Charlotte was looking to add some frontcourt punch and might get that in Thomas. They also don’t view him as a rental since they believe they’ll be able to re-sign and develop him.
Knicks land Tracy McGrady
New York sent Larry Hughes to Sacramento and Jared Jeffries, Jordan Hill and a top-five protected 2012 first-round pick (and the right to swap first rounders in 2011) to Houston and got Tracy McGrady from Houston and Sergio Rodriguez from Sacramento. For the Knicks obviously they were looking free a ton of cap space. By getting rid of Jared Jeffries, they now have $32 million in cap space that will be available this summer. Could they potentially use that to snag two max-contract free agents? Yes, and they will try and grab either LeBron James or Dwyane Wade and Chris Bosh. Bank on it.

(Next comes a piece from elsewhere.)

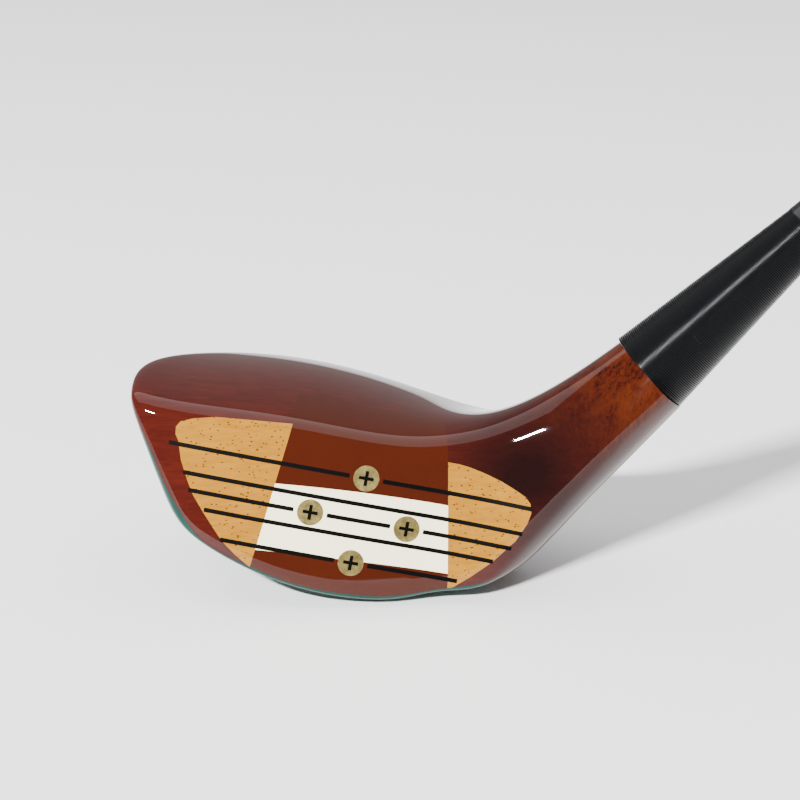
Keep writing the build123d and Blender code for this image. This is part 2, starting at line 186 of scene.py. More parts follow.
def head_skin(name, sunk=0.0):
    """The whole head as one closed skin, sunk below its true surface if asked."""
    y, z = np.meshgrid(np.arange(10, 45, 0.25), np.arange(24, 42, 0.25), indexing="ij")
    low, high = np.full_like(y, -75.0), np.full_like(y, -40.0)
    for _ in range(30):
        mid = (low + high) / 2
        inside = head_field(np.stack([mid, y, z], -1)) < 0
        low, high = np.where(inside, low, mid), np.where(inside, mid, high)
    at = np.unravel_index(high.argmin(), high.shape)
    toe = np.array([high[at], y[at], z[at]])
    inset = 0.01 + (FAN_X - toe[0] - 0.01) * np.linspace(0, 1, BODY_ROWS) ** 1.7
    settled = (1 - np.exp(-inset / SETTLE))[:, None]
    core = toe + (np.array([0.0, BODY_CORE, BODY_CORE]) - toe) * settled
    core[:, 0] = toe[0] + inset
    ups = np.tile([0.0, 0.0, 1.0], (BODY_ROWS, 1))
    share = np.linspace(0, 1, FAN_ROWS + 1)[1:]
    angle = lie * share
    fan_ups = np.stack([-np.sin(angle), 0 * angle, np.cos(angle)], -1)
    fan_line = np.array([FAN_X, 0.0, FAN_Z])
    fan_end = float((fan_line - axis_foot) @ axis_way)
    neck_reach = float(np.linalg.norm((axis_foot + fan_end * axis_way - fan_line)[[0, 2]]))
    reach = (FAN_Z - BODY_CORE) * (1 - share) + neck_reach * share
    fan_core = np.array([FAN_X, 0.0, FAN_Z]) - reach[:, None] * fan_ups
    fan_core[:, 1] = BODY_CORE * (1 - share) + AXIS_Y * share
    along = np.linspace(fan_end, NECK_SHOULDER, NECK_ROWS + 1)[1:]
    neck_core = axis_foot + along[:, None] * axis_way
    centres = np.concatenate([core, fan_core, neck_core])
    ups = np.concatenate([ups, fan_ups, np.tile(axis_up, (NECK_ROWS, 1))])
    rows = outline_rows(centres, ups, AROUND)
    skin = rows.reshape(-1, 3)
    if sunk:
        skin = skin - sunk * field_normal(skin)
    count = len(centres)
    points = np.concatenate([skin, [toe], [centres[-1]]])
    faces = grid_faces(count, AROUND)
    first, last, base = len(skin), len(skin) + 1, (count - 1) * AROUND
    for c in range(AROUND):
        d = (c + 1) % AROUND
        faces.append((first, d, c))
        faces.append((last, base + c, base + d))
    return new_object(name, points, faces)


def over_face(x, v, height):
    """The point at x, v and a height above the flat plane through the face's centre."""
    return face_centre + np.array([x, 0.0, 0.0]) + v * face_up + height * face_out


def on_face(x, v, depth):
    """The point at x, v on the face, depth below its true surface."""
    low, high = -12.0, 16.0
    for _ in range(24):
        mid = (low + high) / 2
        low, high = (mid, high) if head_field(over_face(x, v, mid)) < 0 else (low, mid)
    return over_face(x, v, low - depth)


def face_prism(name, outline, depth, out):
    """A closed prism through the face, with a flat floor."""
    floor = [over_face(x, v, -depth) for x, v in outline]
    roof = [over_face(x, v, out) for x, v in outline]
    count = len(outline)
    sides = [(k, (k + 1) % count, (k + 1) % count + count, k + count) for k in range(count)]
    return closed(new_object(name, np.array(floor + roof), sides + [tuple(range(count))[::-1],
                  tuple(range(count, 2 * count))], smooth=False))


def closed(piece):
    """Triangulated, with its faces turned outwards."""
    shape = bmesh.new()
    shape.from_mesh(piece.data)
    bmesh.ops.triangulate(shape, faces=shape.faces[:])
    bmesh.ops.recalc_face_normals(shape, faces=shape.faces[:])
    shape.to_mesh(piece.data)
    shape.free()
    return piece


def strip_prism(name, start, end, v, width, depth, out):
    """A shallow bar across the face that follows its bulge."""
    xs = np.linspace(start, end, max(4, int((end - start) / 1.5)))
    rows = []
    for x in xs:
        corners = [(v - width / 2, depth), (v + width / 2, depth),
                   (v + width / 2, -out), (v - width / 2, -out)]
        rows.append([on_face(x, height, down) for height, down in corners])
    points = np.array(rows).reshape(-1, 3)
    faces = grid_faces(len(xs), 4)
    base = (len(xs) - 1) * 4
    ends = [(0, 1, 2, 3), (base + 3, base + 2, base + 1, base)]
    return closed(new_object(name, points, faces + ends, smooth=False))


def arc_points(left, middle, right, count=25):
    """Points of the circle through three points, from left to right."""
    (ax, ay), (bx, by), (cx, cy) = left, middle, right
    det = 2 * (ax * (by - cy) + bx * (cy - ay) + cx * (ay - by))
    sa, sb, sc = ax * ax + ay * ay, bx * bx + by * by, cx * cx + cy * cy
    ox = (sa * (by - cy) + sb * (cy - ay) + sc * (ay - by)) / det
    oy = (sa * (cx - bx) + sb * (ax - cx) + sc * (bx - ax)) / det
    a0, a1 = math.atan2(ay - oy, ax - ox), math.atan2(cy - oy, cx - ox)
    size = math.hypot(ax - ox, ay - oy)
    return [(ox + size * math.cos(a), oy + size * math.sin(a)) for a in np.linspace(a0, a1, count)]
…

The Rockets made out like bandits in this trade. Yes, they took on Jared Jeffries’ contract for next year, but they also got Kevin Martin from Sacramento to fill a scoring void and hopefully help Trevor Ariza out. They did have to send Carl Landry to Sacramento to get Martin, but they brought Hilton Armstrong back in return as well and got under the luxury tax in the process. When Yao comes back next year, the loss of Landry won’t hurt as much.
Sacramento got Landry, got rid of Martin’s contract and the fact that he and Tyreke Evans don’t mesh well on the court. They took on roughly $3.6 million, though they might end up buying out Larry Hughes. The Kings also will now have the cap room to offer a max contract to a free agent this summer.
So yeah, that’s a lot to digest. If your team isn’t in the playoff hunt you can just relax with that information until this summer’s crazy free agent bonanza. Enjoy.